After I got my copy home, I started reading/editing.  I haven’t read ICL for months.  The three of us really thought it was done and we thought the first three chapters were so good that they would cause an agent or editor to want to buy the book.  Well, not so much.  I’ve mentioned before my true admiration for Amylynn for finishing not just this one book but several more short stories and the continued work on yet another novel size manuscript.  I re-mention this because Amylynn is right, I’ve ruthlessly attacked it.  We were true novices all around when she wrote it, she writes one thousand times better now and we edit one thousand times better as well.  It needs to be done and we are going to do it.  In fact, it is the only writing project I will be working on until it is complete. 

Here’s where the TRUE agony comes in, I started a new job last week.  For various reasons, I have had to drive about one and half hours away for training.  Oviously, I don’t know any of the people who work in this office.   Amylynn is not joking about her feelings towards this rewrite.  So, I’m sitting in a conference room, on my cell phone, trying to talk Amylynn off the ledge and back into her cube when I notice that several people are avidly listening to my conversation.  They all listened to me discuss some woman’s sprained ankle, her damaged engagement ring and her losing her virginity to her childhood crush.  I decided to step outside.  If you’re reading this anywhere but where we live, you won’t really understand why that is significant – I went outside in the midday sun, the temperature was 113.  My new co-workers decided it was time for a cigarette break and most of them don’t smoke . . .

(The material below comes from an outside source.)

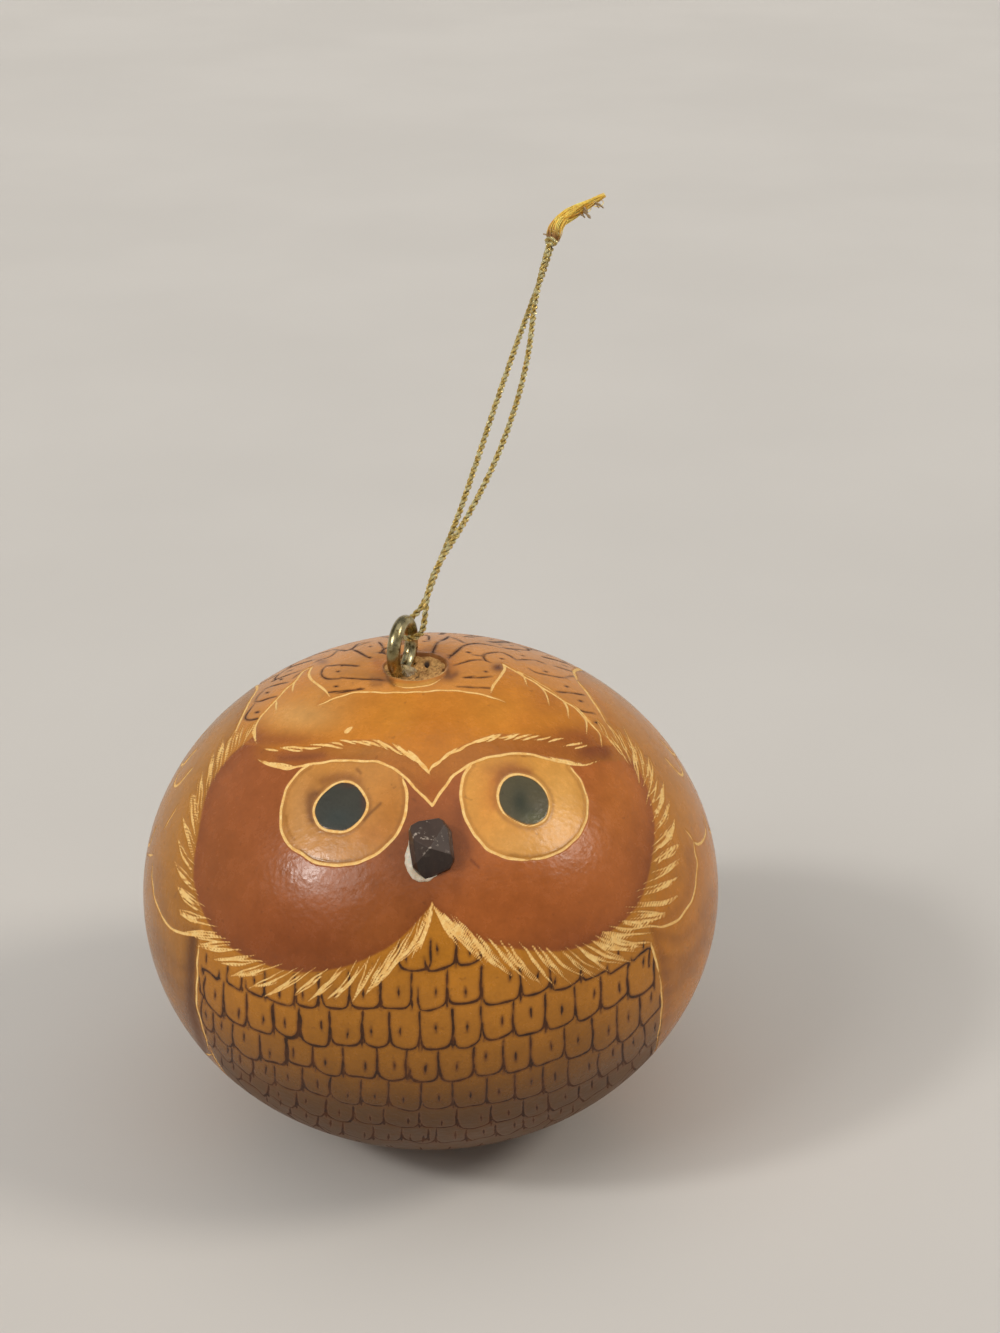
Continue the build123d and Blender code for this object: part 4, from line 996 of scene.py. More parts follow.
# the skin laid flat, in millimetres: a front and a back band, the caps above and below, and the inside at a quarter size
phi_of = np.concatenate([PHI[:: NA // n] for _, n in index] + [[0.0, 0.0]])
home_of = np.concatenate([np.full(n, k) for k, (_, n) in enumerate(index)] + [[0], [len(index) - 1]])
profile = np.array([(np.hypot(*(q - q.mean(0))[:, :2].T).mean(), q[:, 2].mean()) for q, *_ in rings])
run = profile[0, 0] + np.concatenate([[0], np.cumsum(np.hypot(*np.diff(profile, axis=0).T))])
run_of = run[home_of]
run_of[-2], run_of[-1] = 0.0, run[-1] + profile[-1, 0]
k_low, k_high = outer_first + np.searchsorted(LAT, math.radians(-50)), outer_first + np.searchsorted(LAT, math.radians(50))
k_neck, k_lower = NI + 20, NI + 32
tall_band = run[k_high] - run[k_low]
r_low, r_top = run[k_low], run[k_neck] - run[k_high] + 0.5
cap_x = math.pi * A + 5.0 + max(r_low, r_top)
sheet = max(cap_x + max(r_low, r_top) + 2.0, 2 * tall_band + 6.0 + 30.0)


def flat(faces, home):
    ph, far = phi_of[faces], run_of[faces]
    ph_b = np.where(ph < 0, ph + 2 * math.pi, ph)
    u, v = np.zeros(faces.shape), np.zeros(faces.shape)
    band = (home >= k_low) & (home < k_high)
    ahead = np.cos(ph).mean(1) > 0
    for mask, around, up in ((band & ahead, ph + math.pi / 2, 1.5), (band & ~ahead, ph_b - math.pi / 2, tall_band + 3.5)):
        u[mask], v[mask] = (A * around + 1.5)[mask], (far - run[k_low] + up)[mask]
    for mask, r, x, y in (
        (home < k_low, far, cap_x, r_low + 1.5),
        ((home >= k_high) & (home < k_neck), run[k_neck] - far + 0.5, cap_x, 2 * r_low + r_top + 3.5),
        ((home >= k_neck) & (home < k_lower), (far - run[k_neck] + 2.0) * 0.25, 16.0, 2 * tall_band + 20.0),
        (home >= k_lower, (run_of[-1] - far) * 0.25, 48.0, 2 * tall_band + 20.0),
    ):
        u[mask], v[mask] = (x + r * np.sin(ph))[mask], (y - r * np.cos(ph))[mask]
    return np.stack([u, v], -1).reshape(-1, 2) / sheet


layout = np.vstack([flat(quads, np.concatenate(quad_home)), flat(tris, np.concatenate(tri_home))])
if len(layout) == len(gourd.data.loops):
    gourd.data.uv_layers.new(name="OFBake").data.foreach_set("uv", layout.astype(np.float32).ravel())
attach(gourd, "gourd")
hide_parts("gourd_shell")

# ---------------------------------------------------------------- materials


class Nodes:
    """A small help for building a node material."""

    def __init__(self, name):
        self.mat = bpy.data.materials.new(name)
        self.mat.use_nodes = True
        self.tree = self.mat.node_tree
        self.tree.nodes.clear()
        self.out = self.add("OutputMaterial")
        self.bsdf = self.add("BsdfPrincipled")
        self.link(self.bsdf.outputs[0], self.out.inputs["Surface"])
        self.coord = self.add("TexCoord").outputs["Object"]

    def add(self, kind, **props):
        n = self.tree.nodes.new("ShaderNode" + kind)
        for k, v in props.items():
            setattr(n, k, v)
        return n

    def link(self, a, b):
        self.tree.links.new(a, b)

    def put(self, socket, value):
        if isinstance(value, bpy.types.NodeSocket):
            self.link(value, socket)
        else:
            socket.default_value = value

    def set(self, **values):
        for k, v in values.items():
            self.put(self.bsdf.inputs[k.replace("_", " ")], v)

    def noise(self, scale, detail=3.0, rough=0.55, distort=0.0, coord=None):
        n = self.add("TexNoise")
        self.link(coord or self.coord, n.inputs["Vector"])
        n.inputs["Scale"].default_value = scale
        n.inputs["Detail"].default_value = detail
        n.inputs["Roughness"].default_value = rough
        n.inputs["Distortion"].default_value = distort
        return n.outputs["Fac"]

    def stretch(self, scale, rotation=(0, 0, 0)):
        n = self.add("Mapping")
        self.link(self.coord, n.inputs["Vector"])
        n.inputs["Scale"].default_value = scale
        n.inputs["Rotation"].default_value = rotation
        return n.outputs[0]

    def attr(self, name, out="Fac"):
        return self.add("Attribute", attribute_name=name).outputs[out]

    def math(self, op, a, b=0.0, c=0.0, clamp=False):
        n = self.add("Math", operation=op, use_clamp=clamp)
        for s, v in zip(n.inputs, (a, b, c)):
            self.put(s, v)
        return n.outputs[0]

    def ramp(self, value, lo, hi, out_lo=0.0, out_hi=1.0, smooth=True):
        n = self.add("MapRange", interpolation_type="SMOOTHSTEP" if smooth else "LINEAR")
        self.put(n.inputs["Value"], value)
        for k, v in (("From Min", lo), ("From Max", hi), ("To Min", out_lo), ("To Max", out_hi)):
            n.inputs[k].default_value = v
        return n.outputs["Result"]

    def mix(self, fac, a, b, blend="MIX"):
        n = self.add("Mix", data_type="RGBA", blend_type=blend)
        self.put(n.inputs[0], fac)
        for s, v in ((n.inputs[6], a), (n.inputs[7], b)):
            self.put(s, (*v, 1.0) if isinstance(v, (tuple, list, np.ndarray)) and len(v) == 3 else v)
        return n.outputs[2]

    def bump(self, height, strength, distance, under=None):
        n = self.add("Bump")
        n.inputs["Strength"].default_value = strength
        n.inputs["Distance"].default_value = distance
        self.link(height, n.inputs["Height"])
        if under is not None:
            self.link(under, n.inputs["Normal"])
        return n.outputs[0]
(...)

Amylynn is worried that this revision won’t be her work alone.  As writers, you all know how important it is that our work reflects us, our voice, our style.  Some editors are too intrusive, they don’t just fix bad sentence structure and punctuation, they change the “you” in the writing.  The three of us are always super careful to never do this.  But, talking through the plot, the hook, the conflicts, that is sometimes a group effort and,  in my opinion, doesn’t take the “you” out of the story at all. 

So hang in there Amylynn – I’m with you ’til the end, even if it means my new co-workers think I hang around with loose, clumsy women and my make-up melts off from the sun at high noon in a parking lot hours from my home.